I mercati occidentali dovevano ben guardarsi dal mondo del fast-fashion cinese che trova una sua dimensione internazionale nelle piattaforme digitali, già quando Shein aveva iniziato a macinare profitti. Adesso, con l’arrivo di Temu, sembrano stretti in una doppia tenaglia. Non è un caso che le tensioni geopolitiche stiano crescendo e che l’app di Pinduoduo (la società di Temu, appunto) sia stata bandita perché presentava – a giudizio dei moderatori del Google Play Store – dei problemi di sicurezza legati a possibili malware.

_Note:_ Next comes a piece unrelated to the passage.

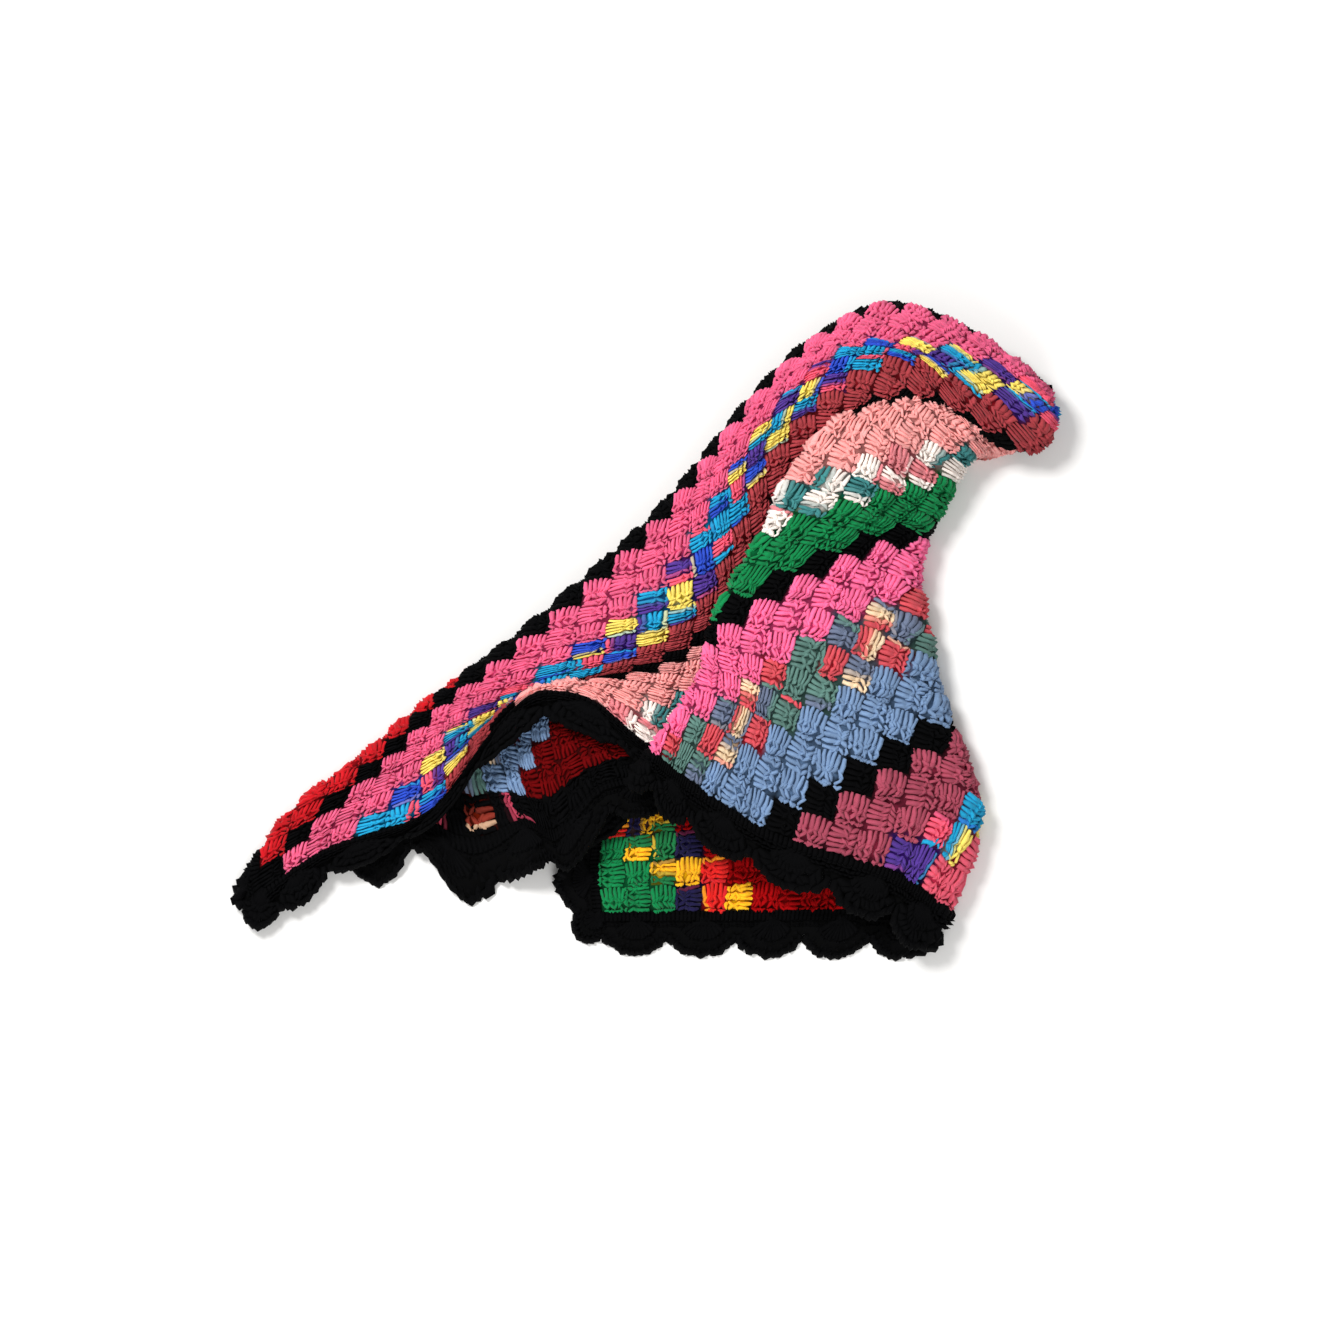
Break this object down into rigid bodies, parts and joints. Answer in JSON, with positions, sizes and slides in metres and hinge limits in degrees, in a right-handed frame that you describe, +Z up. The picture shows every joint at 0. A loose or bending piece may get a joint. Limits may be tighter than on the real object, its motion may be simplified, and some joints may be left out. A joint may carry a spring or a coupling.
{
  "type": "shell stitch crochet afghan",
  "caption": "Multicolour striped crochet afghan in shell blocks with a black scalloped edging, thrown down in loose folds.",
  "frame": {"origin": "centre of the footprint, on the surface that the afghan lies on", "axes": "+Z up from the surface, +X along the long side of the footprint, +Y away from the viewer, the scalloped lower edge towards -Y"},
  "size_m": [0.705, 0.56, 0.071],
  "materials": {
    "acrylic_yarn": "soft matte acrylic knitting yarn, crocheted, in coloured stripes with a black edging"
  },
  "bodies": {
    "root": {"afghan": "acrylic_yarn"}
  },
  "joints": []
}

In aprile, gli Stati Uniti avevano puntato il dito su entrambe le realtà, soprattutto per il loro essere invasivi nei confronti dei dati personali (anche se le app di Temu richiede meno dati personali rispetto a quella di Shein), mentre era proprio lì che i due colossi cinesi (uno già affermato, l’altro rampante) si stavano fronteggiando in un derby interno di natura legale. Insomma, un inedito: in passato, nel mondo in cui si intrecciano digitale e politica, le grandi aziende statunitensi avevano dovuto far fronte – una alla volta – a un nuovo competitor arrivato dalla Cina. Oggi, approfittando delle tensioni tra le due proprietà, si potrebbero configurare degli scenari diversi: cosa succederebbe se Shein o Temu trovassero un qualche accordo con le grandi realtà occidentali?